Business Standard

Opening of technical institutes down by half in three years

Only 494 new management and engineering & technology institutes have so far sought permission from All India Council for Technical Education in FY14, compared to 892 in FY 12

Kalpana Pathak Mumbai
Call it the slowdown effect. For the first time in three years, the number of new management and engineering and technology institutes being opened has come down by half.

Consider this: In FY12, a total of 892 new management and engineering & technology institutes were opened in India and in FY13, 626 new institutions were launched. In FY14, only 494 new management and engineering & technology institutes have so far sought permission from the All India Council for Technical Education (AICTE), the country's technical education regulator, to set shop.

Among the states that lead in setting up new institutions are Tamil Nadu and Uttar Pradesh, followed by Andhra Pradesh, Maharashtra and Kerala.

While Tamil Nadu and Uttar Pradesh have seen 73 new management and engineering and technology institutions being set up in the current financial year, Andhra Pradesh has seen 51 institutes and Maharashtra has seen 48, respectively.
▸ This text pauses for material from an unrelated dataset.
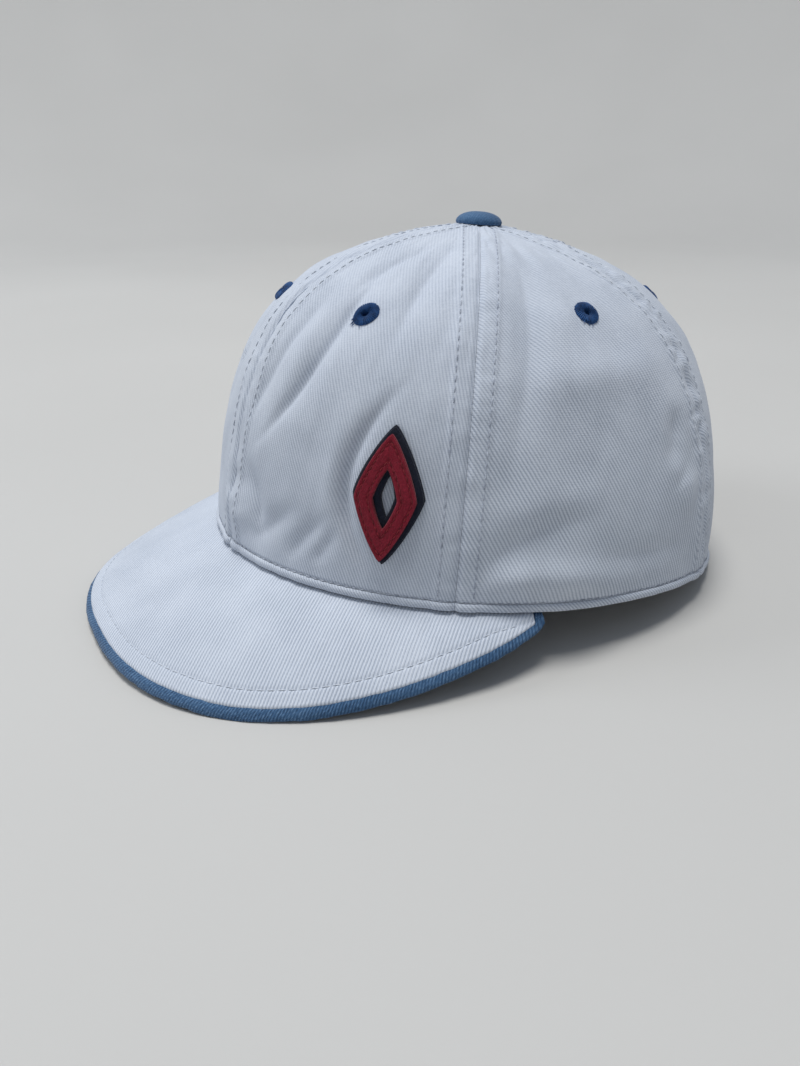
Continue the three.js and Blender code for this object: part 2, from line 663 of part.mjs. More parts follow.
function addStrap() {
  const sections = [];
  const near = HEM_CLOTH + GAP;
  for (let i = 0; i <= STRAP_STEPS; i += 1) {
    const turn = lerp(-STRAP_HALF_TURN, STRAP_HALF_TURN, i / STRAP_STEPS);
    const lap = 1 - THREE.MathUtils.smoothstep(Math.abs(turn), STRAP_LAP, STRAP_LAP + STRAP_LAP_EDGE);
    const front = near - STRAP_THICK * lap;
    const back = near + STRAP_THICK;
    const low = STRAP_LIFT;
    const high = STRAP_LIFT + STRAP_HEIGHT;
    sections.push([
      insideRim(180 + turn, low, front),
      insideRim(180 + turn, (low + high) / 2, front),
      insideRim(180 + turn, high, front),
      insideRim(180 + turn, high, back),
      insideRim(180 + turn, (low + high) / 2, back),
      insideRim(180 + turn, low, back),
    ]);
  }
  let solid = toSolid(loft(sections, false));
  STUD_TURNS.forEach((turn) => {
    const stud = new THREE.CylinderGeometry(STUD_RADIUS, STUD_RADIUS, STUD_HEIGHT + STUD_ROOT, STUD_SIDES);
    const place = insideRim(180 + turn, STRAP_LIFT + STRAP_HEIGHT / 2, near - STRAP_THICK);
    const normal = crownNormal(180 + turn, 0.05);
    stud.applyQuaternion(new THREE.Quaternion().setFromUnitVectors(vec(0, 1, 0), normal));
    stud.translate(...along(place, normal, (STUD_HEIGHT - STUD_ROOT) / 2).toArray());
    solid = solid.add(toSolid(stud));
  });
  addPiece('snap_strap', toGeometry(solid), COLORS.plastic);
}

function addSweatband() {
  const sections = [];
  for (let i = 0; i <= BAND_STEPS; i += 1) {
    const turn = lerp(-BAND_HALF_TURN, BAND_HALF_TURN, i / BAND_STEPS);
    const nearLow = HEM_CLOTH + BAND_CLEAR.low;
    const nearHigh = HEM_CLOTH + BAND_CLEAR.high;
    sections.push([
      insideRim(turn, BAND_FOOT, nearLow),
      insideRim(turn, BAND_HEIGHT, nearHigh),
      insideRim(turn, BAND_HEIGHT, nearHigh + BAND_THICK),
      insideRim(turn, BAND_FOOT, nearLow + BAND_THICK),
    ]);
  }
  addPiece('sweatband', loft(sections, false), COLORS.twill);
}

addPanelsAndEyelets();
addButton();
addPeak();
addPatch();
addStrap();
addSweatband();

// The cap leans back on its rim and stands on z = 0, with its box's centre over the origin.
cap.rotation.x = -radians(REST_TILT);
const part = new THREE.Group();
part.add(cap);
part.updateMatrixWorld(true);
const box = new THREE.Box3().setFromObject(part, true);
const middle = box.getCenter(vec(0, 0, 0));
cap.position.set(-middle.x, -middle.y, -box.min.z);
part.updateMatrixWorld(true);

export default part;
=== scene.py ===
"""The looks of a six-panel cotton twill cap with a curved peak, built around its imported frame.

Shapes are worked out in millimetres in the cap's own frame, where the wearer looks along -Y,
the wearer's left is +X and the sides of the rim lie at height 0. placed() turns and moves them
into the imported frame, in metres. A place on the crown has two numbers: turn, in degrees round
from the centre front towards the wearer's left, and rise, from 0 at the rim to 1 at the top.
"""
import math

import bpy
import numpy as np
from mathutils import Matrix, Vector


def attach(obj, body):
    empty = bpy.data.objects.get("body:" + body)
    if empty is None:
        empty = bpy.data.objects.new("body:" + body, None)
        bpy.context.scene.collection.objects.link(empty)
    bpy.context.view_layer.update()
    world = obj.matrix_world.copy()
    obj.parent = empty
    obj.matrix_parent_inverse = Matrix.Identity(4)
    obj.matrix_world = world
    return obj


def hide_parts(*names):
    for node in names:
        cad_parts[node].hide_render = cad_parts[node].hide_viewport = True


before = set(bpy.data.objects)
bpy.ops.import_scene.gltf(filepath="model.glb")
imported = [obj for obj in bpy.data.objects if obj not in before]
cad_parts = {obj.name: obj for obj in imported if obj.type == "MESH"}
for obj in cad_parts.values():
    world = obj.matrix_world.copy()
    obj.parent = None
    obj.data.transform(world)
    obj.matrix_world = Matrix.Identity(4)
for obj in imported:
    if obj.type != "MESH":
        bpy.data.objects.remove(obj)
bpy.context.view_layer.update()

# Rim and crown, as in the part's source
RIM_HALF_LENGTH = 95.4
RIM_HALF_WIDTH = 87.1
RIM_EGG = 0.06
RIM_FRONT_LIFT = 0.5
RIM_BACK_DROP = 9.2
CROWN_HEIGHT = 104.7
CROWN_TOP_Y = -5.3
CROWN_TOP_SLOPE = 6.9
PROFILE = {
    "front": {"wall": 66.4, "top": 78.1, "lean": -2.4},
    "side": {"wall": 65.4, "top": 58.2, "lean": -2.7},
    "back": {"wall": 96.1, "top": 67.2, "lean": -5.2},
}
PROFILE_BLEND = 1.3
CLOTH = 1.5
HEM_CLOTH = 2.2
GAP = 0.3
TOP_HOLE_RISE = 0.982
SIDE_SEAM = 56
BACK_SEAM = 116
SEAMS = (0, SIDE_SEAM, BACK_SEAM, 180, 360 - BACK_SEAM, 360 - SIDE_SEAM)
RIB_HALF_WIDTH = 6.5
RIB_HEIGHT = 0.5
ARCH_HALF_TURN = 32
ARCH_RISE = 0.205
REST_TILT = 5.13

# Folds, seams and hem, finer than in the part's source
SHARP_WIDTH = 1.5  # half width of a fold's sharp line
SEAM_VALLEY = 0.8
SEAM_VALLEY_WIDTH = 0.9
STITCH_ROW = 5.3  # distance of each stitch row from its seam
STITCH_DENT = 0.13
STITCH_DENT_WIDTH = 0.55
HEM_ROLL = 2.7  # width of the rolled hem
HEM_ROLL_HEIGHT = 0.7
HEM_STITCH = 3.0  # distance of the hem's stitch row from the edge
HEM_DENT = 0.35
HEM_DENT_WIDTH = 0.5
HEM_UNEVEN = 0.22  # unevenness of the roll, as a share of its height
HEM_WAVES = 0.16  # height of the soft waves above the roll, HEM_WAVES_UP from the edge
HEM_WAVES_UP = 4.5
HEM_WAVES_WIDTH = 3.0
BROAD_WAVES, FINE_WAVES = 0.35, 0.16  # heights of the cloth's soft unevenness
CRUMPLES, PUCKERS = 0.9, 0.45  # heights of the crumples and puckers beside the seams
CRUMPLED_WIDTH = 6.5
CRUMPLED_FRONT, CRUMPLED_BACK = 0.5, 1.15  # how strong they are there
SEAM_ROW_FOOT, SEAM_ROW_TOP = 4.0, 0.972  # seam rows run from this many mm up to this rise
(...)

Kerala has seen 21 new institutes being set up.

"Shrinking of the numbers is a course correction. It is better to have a lesser number of institutions. The focus should be on quality of institutions at the national and global level. We have thousands of B-schools but hardly a few of these figure in the top 500 at the global level," said Harivansh Chaturvedi, director, Birla Institute of Management Technology, Noida.

 
  Chaturvedi added that starting a new B-school during the downturn is full of challenges. "Only long-term players will survive," he added.

 
Despite the fall in the number of new institutes, seats are going vacant. In Maharashtra alone, out of the total 45,700 MBA seats available, only 12,800 have been filled so far, leaving around 32,000 vacant. This has resulted in many B-schools converting the minority quota seats into general category seats. Over 35 B-schools have already converted the minority seats. In Tamil Nadu, 80,700 seats in engineering colleges have found no takers.
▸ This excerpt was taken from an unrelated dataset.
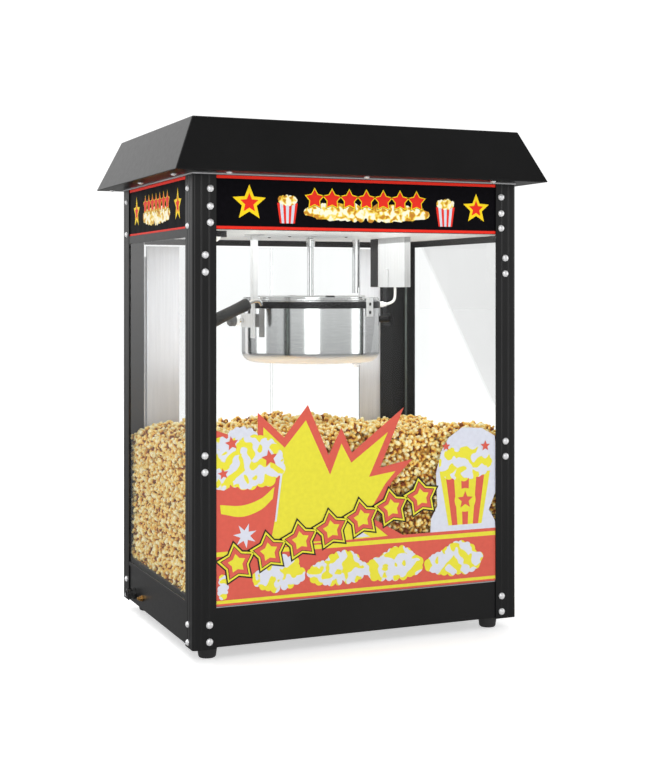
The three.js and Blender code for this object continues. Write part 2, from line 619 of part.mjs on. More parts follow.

"There is no direct relationship between seats remaining vacant and the shutting down of institutions. In a country where the gross enrolment ratio is hardly 19 per cent, you need more people to come into the system and should look at the supply side. In fact, the rate of enrolment is increasing every year. That is the good point. I am not worried about seats going vacant and new colleges starting," said Shankar S Mantha, chairman of AICTE.

So far in the current financial year, a total of 116 engineering and management institutes have shut down, compared with 100 last year and 79 in FY12. Andhra Pradesh saw the highest number of institutes downing shutters, 49, followed by Uttar Pradesh at 16 and Maharashtra at 13.